In 1778, during the American Revolution, Daniel’s father, Thomas, was living quietly at home in Scoharie, New York when a rebel party entered his home. Refusing to swear allegiance to the revolutionary cause, he was shot and his home was plundered. Thomas’ wife Clara, Daniel’s wife, Elizabeth Johnson , and his three-year-old daughter Magdalena, who all witnessed the event, were unharmed but left destitute.(2) Thomas’ four sons became active in military service throughout the war, making their way to Niagara in 1779 to join Butler’s Rangers. Daniel was commissioned a captain and two of his brothers were privates. When the Revolution ended, at least 285 men of Butler’s Rangers took up land in the Niagara area. By the order of the peace treaty of 1783, the Servos family should have received compensation for their lost farms in America but when Daniel travelled from Canada to make a case on behalf of the family, he found that nothing was recoverable.

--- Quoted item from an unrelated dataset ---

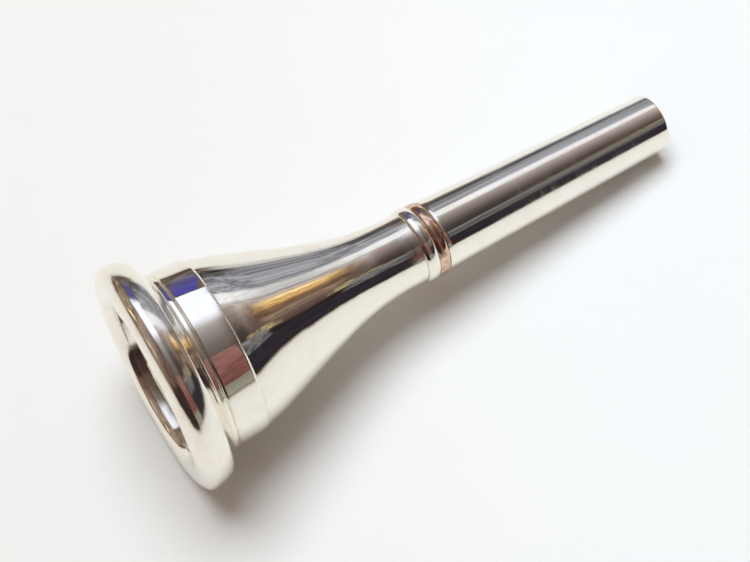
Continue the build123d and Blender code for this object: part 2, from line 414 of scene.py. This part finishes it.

Daniel Servos married Elizabeth Johnson (1747-1821). He brought their daughter, Magdalena, who had been cared for by her maternal grandparents, back to Canada with him. Magdalena later married John Whitmore (Tile # 46). Magdalena and John Whitmore’s daughter Eliza Whitmore married William Kirby (*the surname of the sponsor of this tile) a poet, novelist and historian of renown and author of a book entitled The Servos Family.

Daniel and two brothers received land grants and settled in the Niagara District. Daniel built a house and mill at Four Mile Creek and the family again prospered in their new home. Another brother settled at Long Sault near Cornwall. Several of the next generation of Servos men fought with the Lincoln Militia in defense of Canada in the War of 1812.

Daniel Servos died on March 26, 1803, at the age of sixty-five. His monument is found in the Servos Family Burial Ground at Niagara, located on the farm of Mrs. Mary Servos. Daniel’s mother-in-law, Elizabeth Johnson, his wife, Elizabeth Johnson Servos, and his daughter, Magdalena, wife of John Whitmore are also buried there.(3)


1. William Kirby, The Servos Family (republished by Lundy’s Lane Historical Society), via

2. Loyalist Collection at the University of New Brunswick, via

3. Janet Carmochan, Graves and Inscriptions in the Niagara Peninsula.